Samedi, 16 avril 1825.

J’ai dîné chez Goethe avec d’Alton[1]. C’est tout à fait un homme dans le goût de Goethe, aussi ils sont au mieux. Il est dans sa science très-considérable, et Goethe ne perd pas une de ses paroles. Comme homme, il est aimable, spirituel, d’une grande facilité d’élocution, et les pensées jaillissent chez lui avec une abondance que l’on rencontre rarement ; on ne peut se rassasier de l’écouter. Goethe dans ses travaux a cherché toujours à embrasser l’ensemble de la nature ; aussi, devant un grand savant qui a consacré sa vie à une branche spéciale, il est inférieur.

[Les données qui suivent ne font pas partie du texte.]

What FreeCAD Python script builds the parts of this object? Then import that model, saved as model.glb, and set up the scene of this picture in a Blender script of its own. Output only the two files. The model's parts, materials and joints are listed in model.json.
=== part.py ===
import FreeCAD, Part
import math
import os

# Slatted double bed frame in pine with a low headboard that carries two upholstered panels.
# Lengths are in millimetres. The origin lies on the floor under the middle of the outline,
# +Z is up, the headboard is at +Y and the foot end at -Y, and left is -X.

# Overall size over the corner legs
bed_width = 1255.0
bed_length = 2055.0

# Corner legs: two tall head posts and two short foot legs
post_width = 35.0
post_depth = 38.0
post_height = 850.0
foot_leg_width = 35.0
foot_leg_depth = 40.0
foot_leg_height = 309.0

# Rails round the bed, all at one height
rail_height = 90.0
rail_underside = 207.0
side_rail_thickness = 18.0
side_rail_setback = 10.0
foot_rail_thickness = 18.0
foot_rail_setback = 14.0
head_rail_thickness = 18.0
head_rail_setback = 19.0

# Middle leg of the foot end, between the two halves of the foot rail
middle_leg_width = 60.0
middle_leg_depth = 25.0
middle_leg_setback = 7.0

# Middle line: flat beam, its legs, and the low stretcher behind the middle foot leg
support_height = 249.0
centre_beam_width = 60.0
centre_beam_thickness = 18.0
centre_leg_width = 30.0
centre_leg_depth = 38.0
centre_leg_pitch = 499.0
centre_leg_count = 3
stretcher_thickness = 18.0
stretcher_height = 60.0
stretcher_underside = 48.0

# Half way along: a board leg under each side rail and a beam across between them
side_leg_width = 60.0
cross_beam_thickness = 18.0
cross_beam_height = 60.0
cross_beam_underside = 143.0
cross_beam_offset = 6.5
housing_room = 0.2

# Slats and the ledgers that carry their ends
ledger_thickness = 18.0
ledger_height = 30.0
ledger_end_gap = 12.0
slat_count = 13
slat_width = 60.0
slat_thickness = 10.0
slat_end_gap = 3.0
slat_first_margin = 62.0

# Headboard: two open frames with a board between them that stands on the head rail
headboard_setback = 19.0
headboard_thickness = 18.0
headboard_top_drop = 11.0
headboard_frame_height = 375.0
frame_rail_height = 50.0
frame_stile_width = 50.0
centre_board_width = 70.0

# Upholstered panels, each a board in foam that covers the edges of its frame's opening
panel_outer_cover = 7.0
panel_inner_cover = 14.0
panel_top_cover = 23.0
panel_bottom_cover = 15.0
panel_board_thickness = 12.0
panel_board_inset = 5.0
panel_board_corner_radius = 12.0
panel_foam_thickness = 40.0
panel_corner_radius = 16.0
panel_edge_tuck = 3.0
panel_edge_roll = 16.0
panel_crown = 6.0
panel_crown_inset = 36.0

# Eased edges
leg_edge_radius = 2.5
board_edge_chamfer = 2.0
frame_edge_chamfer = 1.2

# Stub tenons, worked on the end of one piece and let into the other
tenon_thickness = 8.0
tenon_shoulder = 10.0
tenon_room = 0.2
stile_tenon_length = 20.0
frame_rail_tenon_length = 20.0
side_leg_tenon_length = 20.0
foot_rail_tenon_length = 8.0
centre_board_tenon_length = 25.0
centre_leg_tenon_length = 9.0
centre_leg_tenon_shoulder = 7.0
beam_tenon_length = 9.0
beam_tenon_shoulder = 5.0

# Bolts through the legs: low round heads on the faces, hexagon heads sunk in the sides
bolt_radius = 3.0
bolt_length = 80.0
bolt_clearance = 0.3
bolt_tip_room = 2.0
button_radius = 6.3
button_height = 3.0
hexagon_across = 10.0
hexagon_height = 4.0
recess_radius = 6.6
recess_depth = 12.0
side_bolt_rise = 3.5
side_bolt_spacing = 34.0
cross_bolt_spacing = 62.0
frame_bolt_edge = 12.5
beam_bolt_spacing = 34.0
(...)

L’un est maître d’une richesse infinie de détails, l’autre a vécu davantage dans la contemplation des grandes lois générales. De là vient que Goethe, qui est toujours sur la voie d’une grande synthèse, mais à qui manque la confirmation de ses pressentiments par ignorance des faits, saisit avec passion toutes les occasions de lier des rapports avec les grands naturalistes.

  1. Naturaliste et antiquaire distingué, mort en 1840. Il avait vécu longtemps près de Weimar, à Tiefurt, où il étudia spécialement l’histoire naturelle du cheval. Parmi ses élèves à l’Université de Bonn, il a compté le prince Albert.